Illegal immigrants get jobs using counterfeit, invalid, and stolen Social Security numbers that employers use to withhold payroll taxes and report earnings to the Social Security Administration. Immigration advocates argue that unauthorized workers have little chance of collecting benefits. “That changes once those workers gain a valid Social Security number,” Hyland says. Social Security Administration policy allows noncitizens who have evidence of earnings under invalid Social Security numbers, to claim and reinstate those earnings for use in determining entitlement once they obtain a valid Social Security number. The earnings are then used to determine the initial retirement benefit amount.

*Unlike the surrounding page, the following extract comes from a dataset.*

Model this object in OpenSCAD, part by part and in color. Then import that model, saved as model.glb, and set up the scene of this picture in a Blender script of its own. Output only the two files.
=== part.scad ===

When the Social Security Administration receives wage reports from employers with Social Security numbers and names that don’t match those on file, the reports go into an Earnings Suspense File until they can be reconciled with the rightful owner -- which can occur years later when an application for benefits is received. Over the past ten years for which data is available the Social Security Administration has received, on average, more than 9.5 million suspicious wage reports annually representing more than $69 billion per year in wages. “And it’s the wages that are used to determine benefits, not the amount of taxes paid in,” Hyland notes.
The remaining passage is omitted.